By harnessing the power of AI, a Cloud financial management platform automatically translates intricate Cloud cost data into actionable insights explicitly tailored for finance professionals. This transformative technology enables finance teams to gain clear visibility into their Cloud spend, identify cost-saving opportunities, easily implement robust cloud governance frameworks, and make data-driven decisions to move their business forward.
The platform's AI-driven capabilities go beyond simple cost reporting, providing intelligent recommendations and automated actions to streamline the Cloud financial management process. The platform’s innovation lies in its ability to leverage AI to learn from an organization's Cloud usage patterns, continuously refining its recommendations and adapting to the evolving needs of finance teams.
This unlocks significant value for organizations, driving substantial cost savings, improving operational efficiency, and enabling finance professionals to become strategic partners in managing an organization’s use of the Cloud. By empowering teams with the tools and insights they need to manage cloud spending effectively, finance teams can now set new standards for financial accountability of Cloud spend.
Managing Cloud spend is a critical challenge for CFOs. It requires a combination of visibility, accurate cost allocation, collaboration with engineering teams, AI-driven optimization, and effective management of discount programs. Through these capabilities, CFOs can gain control over Cloud expenditures, reduce waste, and ensure that Cloud investments align with organizational goals.

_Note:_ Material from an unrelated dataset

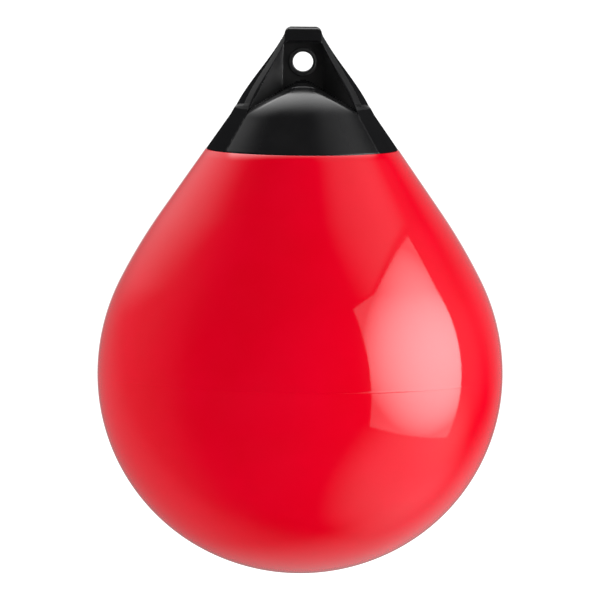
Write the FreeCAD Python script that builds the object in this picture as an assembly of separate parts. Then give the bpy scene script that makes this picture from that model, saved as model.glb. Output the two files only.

The Cloud's complexity and dynamic nature demand specialized tools and strategies tailored for financial management. Investing in the right tools and fostering collaboration between finance and engineering teams can help organizations unlock significant cost savings and drive strategic value from their Cloud investments. As Cloud computing continues to grow and evolve, these capabilities will be essential for maintaining an organization’s financial health and achieving long-term business success.